Strategically, India mirrors its 1990s software hub success, enhancing global leverage. Infrastructure upgrades, like improved power grids and fiber networks, benefit domestic entities. Public services improve too: AI aids governance, multilingual translation, and urban management.
The Downside: Strains on Land Resources
Yet, the rush risks turning India into a “global server farm,” where local resources fuel foreign profits. Land pressure is acute. A hyperscale data center spans 10-50 acres, often near urban or industrial zones for connectivity. With dozens planned, total land use could exceed thousands of acres nationwide. By 2026, capacity hits 1.7 GW, requiring significant parcels. Mumbai and Chennai dominate, accounting for 70% of capacity, straining metro land.
Concentration exacerbates issues: Prime locations near water or power sources compete with agriculture, housing, and ecosystems. In Kolkata, 195 acres are earmarked, displacing other uses. As primary markets saturate—vacancy at 1.6% in 2025—expansion shifts to Tier-2 cities like Bhopal or Visakhapatnam, but this spreads pressure without alleviating urban strain.
Land economics tighten: Contiguous, low-risk parcels are scarce, inflating costs and delaying projects. Without zoning reforms, data centers could displace vital developments, intensifying India’s land scarcity amid a population boom.
Intensifying Water Resource Pressures
Water consumption poses an even graver threat. Data centers rely on water for cooling, with a medium-large facility using 1-5 million liters daily—akin to a town of 10,000-50,000 people. In India, 2025 consumption stands at 150 billion liters annually, projected to double to 358 billion by 2030. A 1 MW center uses 26 million liters yearly; scaled to 30 MW, it’s 780 million.
This burdens water-stressed India, with only 4% of global water for 18% of the population. Over 60-80% of data centers face high stress this decade. Hubs like Hyderabad (projected 909 million liter daily shortage) and Pune (recent shortages sparking protests) host expansions by Amazon and Microsoft. Bengaluru’s boom deepens crises: A 20 MW facility needs 1.37 million liters daily.

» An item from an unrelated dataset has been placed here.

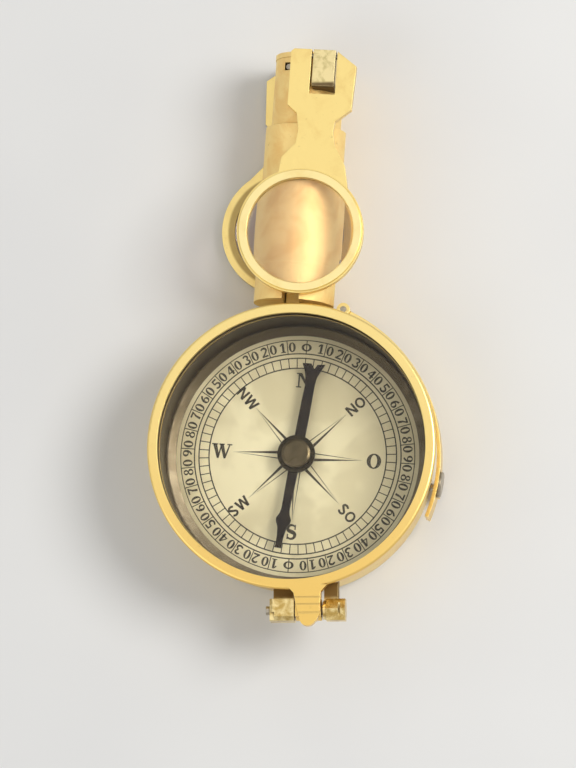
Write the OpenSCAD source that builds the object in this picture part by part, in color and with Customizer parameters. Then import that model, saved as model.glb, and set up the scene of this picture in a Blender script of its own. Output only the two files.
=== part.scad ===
// Field compass with a folding column, a drawn tube and two lens arms.
// Millimetres, Z up, lying on the back of its case with the column towards +Y.

/* [Case] */
// Outer radius of the case wall
case_r = 21.45; // [19:0.05:24]
// Thickness of the case wall
case_wall = 0.6; // [0.5:0.05:0.8]
// Height of the case wall
case_h = 13.55; // [12.5:0.05:16]
// Thickness of the case floor
floor_t = 1.0; // [0.8:0.05:1.1]
// Radius of the rounded lower edge of the case
case_edge = 1.6; // [1:0.1:2]

/* [Bezel] */
// Clearance between the case wall and the bezel skirt
bezel_gap = 0.35; // [0.3:0.05:0.5]
// Thickness of the bezel skirt
skirt_t = 0.5; // [0.4:0.05:0.7]
// How far the bead stands out from the skirt
bezel_bead = 0.4; // [0.3:0.05:0.5]
// Width of the bezel ring over the glass
bezel_lip = 0.7; // [0.5:0.05:1.2]
// Thickness of the bezel ring over the glass
flange_t = 0.8; // [0.6:0.05:0.9]
// Height of the upper face of the bezel above the case wall
bezel_rise = 2.45; // [2.2:0.05:2.6]
// Height of the outer bead
bead_h = 1.4; // [1.1:0.05:1.5]
// Rounding of the outer bead
bead_round = 0.45; // [0.3:0.05:0.5]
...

AI intensifies this: High-density workloads demand liquid cooling, consuming vast water despite efficiencies. Indirect use via power generation adds more—data centers account for 0.5% of national electricity and ~150 billion liters water in 2025. Climate change worsens shortages; “water-neutral” claims often fail locally. Rural areas suffer: In Maharashtra villages, data centers drain aquifers, affecting farmers. Without intervention, this could spark conflicts, undermining India’s water security.

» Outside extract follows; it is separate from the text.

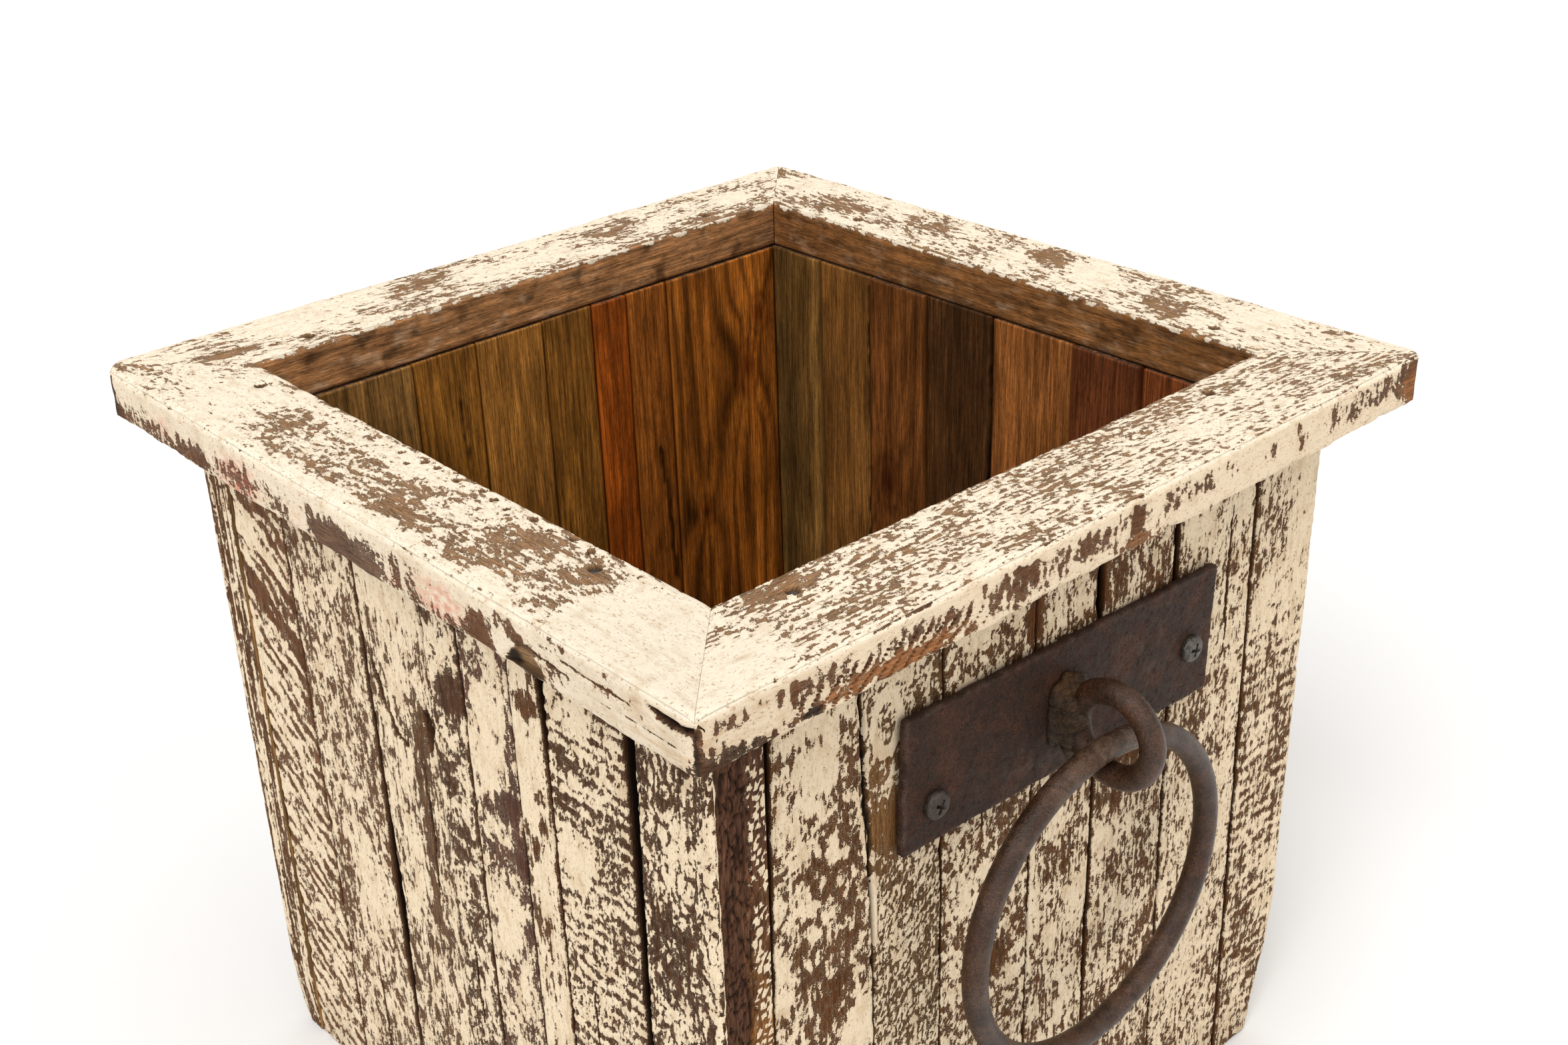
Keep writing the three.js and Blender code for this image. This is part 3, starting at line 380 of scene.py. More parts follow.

Additional Risks: Electricity, Carbon, and Sovereignty
Electricity demands compound issues: AI training consumes massive power, pressuring grids. Demand could rise to 57 TWh by 2030 from 13 TWh in 2024, tripling data centers’ electricity share to 2.6%. Fossil fuel reliance hikes emissions, hindering climate goals unless renewables scale.
Data sovereignty looms large: Indian data, a national asset, risks exportation, with core IP abroad. Privacy concerns mount without robust safeguards.

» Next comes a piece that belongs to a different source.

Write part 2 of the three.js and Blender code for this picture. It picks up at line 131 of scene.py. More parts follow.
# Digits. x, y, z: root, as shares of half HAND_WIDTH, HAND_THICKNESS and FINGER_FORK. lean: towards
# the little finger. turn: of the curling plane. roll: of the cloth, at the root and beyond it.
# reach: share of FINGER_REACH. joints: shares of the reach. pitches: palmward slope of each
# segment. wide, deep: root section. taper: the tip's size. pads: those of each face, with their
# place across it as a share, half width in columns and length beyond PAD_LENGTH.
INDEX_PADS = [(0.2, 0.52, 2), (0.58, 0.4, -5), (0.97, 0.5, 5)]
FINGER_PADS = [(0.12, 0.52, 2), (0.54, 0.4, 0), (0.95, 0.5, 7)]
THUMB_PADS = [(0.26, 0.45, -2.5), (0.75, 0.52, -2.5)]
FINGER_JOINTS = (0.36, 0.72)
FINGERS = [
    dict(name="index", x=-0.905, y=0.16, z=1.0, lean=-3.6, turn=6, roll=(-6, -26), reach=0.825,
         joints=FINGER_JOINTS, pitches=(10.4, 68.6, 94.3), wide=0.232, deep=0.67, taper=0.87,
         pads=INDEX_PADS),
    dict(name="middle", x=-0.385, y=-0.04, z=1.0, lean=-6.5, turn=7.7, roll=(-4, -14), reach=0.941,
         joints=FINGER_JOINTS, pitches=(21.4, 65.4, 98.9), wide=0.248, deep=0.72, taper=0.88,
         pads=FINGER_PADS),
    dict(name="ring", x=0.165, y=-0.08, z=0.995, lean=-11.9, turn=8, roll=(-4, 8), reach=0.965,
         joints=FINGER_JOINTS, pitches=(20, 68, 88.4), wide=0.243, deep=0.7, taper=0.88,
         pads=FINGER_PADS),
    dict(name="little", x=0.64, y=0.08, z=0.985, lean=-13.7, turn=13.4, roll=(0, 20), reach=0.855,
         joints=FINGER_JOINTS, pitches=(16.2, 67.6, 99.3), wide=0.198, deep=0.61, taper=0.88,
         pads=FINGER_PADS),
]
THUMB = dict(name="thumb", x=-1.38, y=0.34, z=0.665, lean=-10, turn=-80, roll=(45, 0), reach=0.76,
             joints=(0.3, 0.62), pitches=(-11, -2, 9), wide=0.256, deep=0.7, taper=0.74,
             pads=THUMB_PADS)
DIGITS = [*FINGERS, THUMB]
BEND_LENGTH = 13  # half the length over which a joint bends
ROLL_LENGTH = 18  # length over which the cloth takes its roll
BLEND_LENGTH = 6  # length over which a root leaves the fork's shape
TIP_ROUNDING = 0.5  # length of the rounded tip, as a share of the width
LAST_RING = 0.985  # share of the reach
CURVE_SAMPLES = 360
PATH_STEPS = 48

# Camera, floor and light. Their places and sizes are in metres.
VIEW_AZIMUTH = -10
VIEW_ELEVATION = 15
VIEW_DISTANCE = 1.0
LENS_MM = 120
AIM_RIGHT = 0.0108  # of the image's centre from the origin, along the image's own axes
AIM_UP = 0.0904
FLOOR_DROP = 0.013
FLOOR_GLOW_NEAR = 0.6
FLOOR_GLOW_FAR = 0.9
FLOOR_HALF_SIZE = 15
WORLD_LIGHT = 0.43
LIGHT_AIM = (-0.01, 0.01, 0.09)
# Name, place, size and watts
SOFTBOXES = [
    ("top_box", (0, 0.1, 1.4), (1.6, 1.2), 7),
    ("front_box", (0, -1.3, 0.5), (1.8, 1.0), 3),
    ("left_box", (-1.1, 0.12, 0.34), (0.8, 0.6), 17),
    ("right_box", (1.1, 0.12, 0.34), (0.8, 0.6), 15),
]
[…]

Pathways Forward: Policy Imperatives
To mitigate risks, India must act decisively. Enact AI-specific regulations addressing resource use and accountability. Price water and electricity to reflect scarcity, discouraging waste. Incentivize local value: Favor firms building Indian models, employing researchers, and sharing IP. Mandate transparency on resource consumption and data usage. Prioritize public safeguards, ensuring AI bolsters services.
Promote sustainable tech: Dry cooling, recycled water, and renewables. Streamline permits via single-window systems while enforcing environmental audits. Diversify to less-stressed regions, integrating with national water policies.
Conclusion
India’s digital gold rush offers transformative potential, positioning it as an AI powerhouse with economic ripple effects. Yet, unchecked expansion threatens to drain land and water, turning opportunity into liability.
With projections of billions in liters consumed and thousands of acres repurposed, the pressures are undeniable. Policy choices today—balancing growth with resource stewardship—will determine if India thrives as an innovator or merely sustains global AI at its own expense. The digital future must serve Indian interests, ensuring equitable, sustainable progress.